Do not perpetuate violence

We are in the midst of a time of deep uncertainty, anger and grief over the state of higher education in this country. To say it is profoundly painful is something of understatement. Images of violence and senseless destruction fill my social media feeds. With it more or less masked rage at the other (whichever side is held).

How did we get here? We have to recognise that we live in one of the traumatised societies on that planet. That did not magically get healed with the Truth and Reconciliation Commission. And now all the baggage of those years of brutally dehumanising the majority of the population is being triggered in all of us.

How do we find a way through? I have no idea. I only know that if we are going to give the next generation any hope at all we need to face into our own pain. We need to acknowledge the deep trauma.

If South Africa is to survive as a nation at all we need to do what we can to ensure that we don’t perpetuate the violence. Certainly I mean physical violence but I also mean the violence of words and intention.

How to do this as a society? I have absolutely no clue – for today I am doing my own inner work.

A resource I have found particularly useful has been the ‘Sanctuary’ album – a collaborative project between Jim Finley and Alana Levandoski.  (You can find the live concert here: https://alanalevandoski.com/) The song which gives rise to the title of this blog can be found on the video around 24 minutes – Do not perpetuate violence against the parts of yourself that need to be loved the most.

4 thoughts on “Do not perpetuate violence

  1. So sad….as you say, reaping what was the result of suppression for so many years. But this way is no way to right the wrongs of all the previous wrongs.

  2. Violence doesn’t accomplish anything but it is indicative of deep hurt. I find it interesting that today Richard Rohr’s blog is entitled “Ending the Cycle of Violence”. God is sending us all a message. Prayers for South Africa!

  3. MANY thanks for this beautiful post.

    I was speaking with a 70 year old Native American lawyer (from the US) recently and he taught me some profound truth. I was angry that some of the justices being even slightly “righted” here in Canada for our indigenous people was “about a hundred years too late”.

    He said very gently: “It is never too late to right an injustice.”

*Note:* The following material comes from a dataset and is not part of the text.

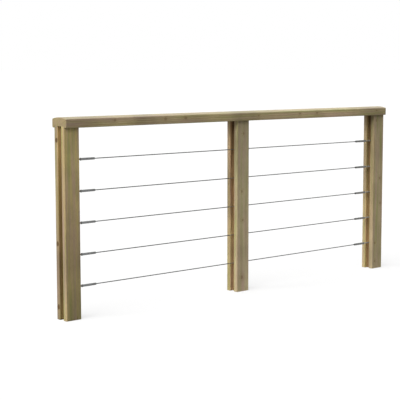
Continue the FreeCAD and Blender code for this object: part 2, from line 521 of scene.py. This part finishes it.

    There is this deep feeling by all of us I think, that we are misunderstood… that people are misunderstanding where we are coming from. The TRC is a huge step in the right direction, because until the stories are heard, they can’t be released. I also wonder about St. Francis’ simple message “not to be understood but to understand” – which implies a sort of “unilateral disarmament” and can really only be one person at a time. Perhaps the stance within a climate with no answers is just that: a posture of seeking to understand, beginning with me.